Mann was an early friend of Walpole, and his appointment in 1737 as assistant to Charles Fane (afterwards second viscount Fane), envoy extraordinary at the court of Florence, by Sir Robert Walpole, was entirely owing to this intimacy. In 1740, Mann became Fane’s successor, and Walpole visited him at Florence in the same year. After returning to England in September, 1741, Walpole never saw his friend again. Mann never left Italy, although, in 1755, he succeeded his elder brother in the possession of the family estate at Linton, Kent. His chief duties were to look after the two “pretenders” and to entertain distinguished English travellers in Italy. He was kept informed by Walpole of all that was going on in England, and he returned the favour by writing continuously in reply, though, it must be said, giving Walpole lead in return for his gold. It should, however, not be overlooked, that, when writing to Mann and other friends abroad, Walpole always feared the opening of his letters at the post office. He complains to the earl of Hertford:

  • As my letters are seldom proper for the post now I begin them at any time, and am forced to trust to chance for a conveyance. This difficulty renders my news very stale.
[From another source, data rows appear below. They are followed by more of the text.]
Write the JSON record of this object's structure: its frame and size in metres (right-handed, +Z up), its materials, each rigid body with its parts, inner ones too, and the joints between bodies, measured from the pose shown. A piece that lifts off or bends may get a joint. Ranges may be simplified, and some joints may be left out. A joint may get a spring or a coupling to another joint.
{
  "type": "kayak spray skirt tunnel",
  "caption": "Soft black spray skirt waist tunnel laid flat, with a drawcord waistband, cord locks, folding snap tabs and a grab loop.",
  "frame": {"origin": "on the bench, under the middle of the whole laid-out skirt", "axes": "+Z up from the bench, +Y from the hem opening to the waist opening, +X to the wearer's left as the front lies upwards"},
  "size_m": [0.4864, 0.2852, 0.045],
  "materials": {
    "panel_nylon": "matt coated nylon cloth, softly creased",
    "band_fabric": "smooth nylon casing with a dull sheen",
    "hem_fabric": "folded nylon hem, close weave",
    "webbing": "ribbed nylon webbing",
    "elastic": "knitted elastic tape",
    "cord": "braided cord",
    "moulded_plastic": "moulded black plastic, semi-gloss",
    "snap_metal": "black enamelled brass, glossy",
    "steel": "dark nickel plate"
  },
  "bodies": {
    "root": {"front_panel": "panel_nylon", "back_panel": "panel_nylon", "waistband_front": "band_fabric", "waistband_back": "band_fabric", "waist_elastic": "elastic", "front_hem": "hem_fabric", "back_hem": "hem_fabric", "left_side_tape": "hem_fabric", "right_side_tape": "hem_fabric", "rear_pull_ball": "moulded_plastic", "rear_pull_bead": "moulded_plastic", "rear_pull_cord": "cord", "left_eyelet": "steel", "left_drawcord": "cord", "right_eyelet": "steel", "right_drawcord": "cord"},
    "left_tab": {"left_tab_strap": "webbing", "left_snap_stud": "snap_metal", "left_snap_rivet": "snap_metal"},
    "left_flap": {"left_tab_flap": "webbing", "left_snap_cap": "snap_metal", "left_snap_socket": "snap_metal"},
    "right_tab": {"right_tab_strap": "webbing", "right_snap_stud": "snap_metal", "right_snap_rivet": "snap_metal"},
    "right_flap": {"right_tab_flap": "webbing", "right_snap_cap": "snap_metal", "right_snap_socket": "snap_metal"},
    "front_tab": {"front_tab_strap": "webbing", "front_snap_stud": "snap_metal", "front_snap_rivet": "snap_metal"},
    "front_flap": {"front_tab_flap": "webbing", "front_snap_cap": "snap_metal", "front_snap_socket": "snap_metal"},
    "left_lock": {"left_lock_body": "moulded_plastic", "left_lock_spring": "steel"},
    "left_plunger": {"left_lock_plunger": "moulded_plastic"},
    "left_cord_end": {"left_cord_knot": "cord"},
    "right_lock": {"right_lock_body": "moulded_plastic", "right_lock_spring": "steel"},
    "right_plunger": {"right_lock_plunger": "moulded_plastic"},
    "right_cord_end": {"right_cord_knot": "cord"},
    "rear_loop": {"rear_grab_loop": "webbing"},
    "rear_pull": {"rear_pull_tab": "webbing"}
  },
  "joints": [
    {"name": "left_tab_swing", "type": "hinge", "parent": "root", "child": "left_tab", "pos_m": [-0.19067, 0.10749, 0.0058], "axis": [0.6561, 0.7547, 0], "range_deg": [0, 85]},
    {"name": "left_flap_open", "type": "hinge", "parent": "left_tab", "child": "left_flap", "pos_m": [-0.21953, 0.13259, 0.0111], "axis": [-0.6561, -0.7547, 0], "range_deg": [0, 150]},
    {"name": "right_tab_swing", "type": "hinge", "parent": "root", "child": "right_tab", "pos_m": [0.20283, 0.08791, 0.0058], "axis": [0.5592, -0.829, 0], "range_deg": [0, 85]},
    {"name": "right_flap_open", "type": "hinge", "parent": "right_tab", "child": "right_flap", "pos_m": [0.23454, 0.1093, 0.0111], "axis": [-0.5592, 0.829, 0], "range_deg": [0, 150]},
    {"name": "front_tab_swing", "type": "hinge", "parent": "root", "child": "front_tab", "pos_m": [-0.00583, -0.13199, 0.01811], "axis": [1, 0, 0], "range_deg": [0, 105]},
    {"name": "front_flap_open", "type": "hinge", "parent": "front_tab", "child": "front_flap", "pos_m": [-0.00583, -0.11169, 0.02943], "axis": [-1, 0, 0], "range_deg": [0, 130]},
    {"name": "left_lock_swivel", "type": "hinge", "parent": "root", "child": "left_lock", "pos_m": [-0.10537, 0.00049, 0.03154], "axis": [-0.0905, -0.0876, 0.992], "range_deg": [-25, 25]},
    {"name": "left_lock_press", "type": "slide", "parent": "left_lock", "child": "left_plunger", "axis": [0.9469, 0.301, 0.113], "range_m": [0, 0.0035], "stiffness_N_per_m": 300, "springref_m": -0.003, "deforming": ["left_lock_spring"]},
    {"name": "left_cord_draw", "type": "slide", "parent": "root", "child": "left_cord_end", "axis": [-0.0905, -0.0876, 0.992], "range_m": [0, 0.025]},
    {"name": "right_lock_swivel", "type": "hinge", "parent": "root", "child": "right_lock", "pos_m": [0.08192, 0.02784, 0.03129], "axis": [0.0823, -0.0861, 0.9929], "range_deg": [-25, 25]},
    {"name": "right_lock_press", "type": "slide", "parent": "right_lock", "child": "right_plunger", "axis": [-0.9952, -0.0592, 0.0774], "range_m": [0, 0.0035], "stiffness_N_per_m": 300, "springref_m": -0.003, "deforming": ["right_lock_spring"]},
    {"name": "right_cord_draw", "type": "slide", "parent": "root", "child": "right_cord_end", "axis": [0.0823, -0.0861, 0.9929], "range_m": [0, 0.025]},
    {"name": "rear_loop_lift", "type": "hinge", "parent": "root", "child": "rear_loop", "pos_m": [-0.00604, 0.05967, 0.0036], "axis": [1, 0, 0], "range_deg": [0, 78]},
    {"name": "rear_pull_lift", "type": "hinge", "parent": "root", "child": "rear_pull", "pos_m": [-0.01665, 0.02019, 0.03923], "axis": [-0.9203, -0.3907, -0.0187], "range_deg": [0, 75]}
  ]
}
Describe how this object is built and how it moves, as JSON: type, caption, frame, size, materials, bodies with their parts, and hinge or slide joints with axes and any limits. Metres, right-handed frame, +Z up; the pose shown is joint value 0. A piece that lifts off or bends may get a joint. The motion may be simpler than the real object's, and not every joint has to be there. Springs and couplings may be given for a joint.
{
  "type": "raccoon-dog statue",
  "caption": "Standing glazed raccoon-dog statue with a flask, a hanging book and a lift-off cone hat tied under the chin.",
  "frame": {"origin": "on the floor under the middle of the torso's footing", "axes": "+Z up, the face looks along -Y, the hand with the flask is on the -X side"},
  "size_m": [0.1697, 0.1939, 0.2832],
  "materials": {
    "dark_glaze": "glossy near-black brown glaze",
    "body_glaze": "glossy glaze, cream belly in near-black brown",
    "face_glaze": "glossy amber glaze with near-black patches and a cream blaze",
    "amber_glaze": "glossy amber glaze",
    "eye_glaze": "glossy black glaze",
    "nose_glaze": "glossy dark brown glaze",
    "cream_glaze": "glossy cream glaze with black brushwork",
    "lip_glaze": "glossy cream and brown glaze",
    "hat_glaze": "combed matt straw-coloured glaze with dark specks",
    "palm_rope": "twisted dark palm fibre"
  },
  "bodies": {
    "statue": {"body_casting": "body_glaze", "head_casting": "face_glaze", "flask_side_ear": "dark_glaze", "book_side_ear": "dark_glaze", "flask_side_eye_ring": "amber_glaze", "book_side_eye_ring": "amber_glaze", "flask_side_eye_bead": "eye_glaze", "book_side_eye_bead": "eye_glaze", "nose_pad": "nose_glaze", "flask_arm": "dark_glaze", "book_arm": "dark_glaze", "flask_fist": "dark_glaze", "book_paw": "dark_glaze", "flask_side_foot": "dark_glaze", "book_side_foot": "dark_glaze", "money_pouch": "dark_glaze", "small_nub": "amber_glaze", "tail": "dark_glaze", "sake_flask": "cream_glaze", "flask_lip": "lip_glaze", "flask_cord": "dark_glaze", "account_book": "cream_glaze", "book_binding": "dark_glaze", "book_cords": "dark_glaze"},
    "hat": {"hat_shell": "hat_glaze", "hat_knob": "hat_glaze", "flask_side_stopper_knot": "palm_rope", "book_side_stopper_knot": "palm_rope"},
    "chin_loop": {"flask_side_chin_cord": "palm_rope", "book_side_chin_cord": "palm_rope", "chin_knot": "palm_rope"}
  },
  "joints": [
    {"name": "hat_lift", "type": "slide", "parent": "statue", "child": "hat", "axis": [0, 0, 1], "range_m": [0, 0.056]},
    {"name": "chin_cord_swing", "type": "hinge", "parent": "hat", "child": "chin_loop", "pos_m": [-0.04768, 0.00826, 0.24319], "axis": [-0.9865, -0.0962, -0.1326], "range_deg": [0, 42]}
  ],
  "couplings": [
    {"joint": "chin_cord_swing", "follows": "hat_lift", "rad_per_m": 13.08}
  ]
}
  • Walpole, writing to Lady Ossory, praised women as far better letter-writers than men. When he wrote “I could lay down as an infallible truth in the words of my god-father, Pennis non homini datis, the English of which is, ‘It was not given to man to write letters,’” it is just possible that it occurred to him how the dictum might apply to his friend Mann. Some of Walpole’s best letters were addressed to his frequent correspondent Lady Ossory. Mary Berry would have stood higher in the numerical list; but Walpole did not become intimate with her and her father and sister until late in his life (in the winter of 1788). Madame Du Deffand’s letters to Walpole were first printed by Miss Berry and afterwards reprinted in Paris. A complete edition of these letters, edited by the late Mrs. Toynbee, was published in 1912. Walpole’s letters to Madame Du Deffand were burnt at his particular request. It is supposed that he did not wish them to be published, lest his French should be criticised. He wrote to Mason: “Mme. Du Deffand has told me that I speak French worse than any Englishman she knows.” A little too much has been made of Walpole’s gallicisms, although there certainly is a remarkable one in the preface to Historic Doubts on Richard III:
  • It is almost a question whether if the dead of past ages could revive, they would be able to reconnoitre the events of their own times as transmitted to us.
  • Thomas Pitt, first Lord Camelford (nephew of the great Chatham), writing to judge Hardinge in 1789, refers to the translation of Walpole’s Essay on Gardening by the duc de Nivernais:
  • I shall be glad to see the work of M. de Nivernois, if it answers at all to the specimens you have sent me. The truth is that, as Mr. Horace Walpole always thinks in French he ought never to write in English; and I dare be sworn Nivernois’ translation will appear the more original work of the two.
  • Did Hannah More venture to “chaff” Walpole when she sent him anonymously a clever letter dated “Alamode Castle, June 20, 1840” and headed it “A Specimen of the English language, as it will be written and spoken in the next century. In a letter from a lady to her friend in the reign of George V”? Walpole acknowledged this letter (5 April, 1785) with cordiality and much praise, to show that “his withers were unwrung.” Walpole expressed to Lady Ossory (Christmas day, 1781) his opinion that “Letters ought to be nothing but extempore conversation upon paper,” and, doubtless, his conversation was much like his letters, and as excellent. His wit was ready and brilliant in both forms of communication. He was himself proud of the witty apophthegm which he seems to have first imparted to Mann by word of mouth:
  • Recollect what I have said to you, that this world is a comedy to those who think, a tragedy to those who feel. This is the quint-essence of all I have learnt in fifty years!
  • At any rate, the saying has found its way into books of familiar quotations.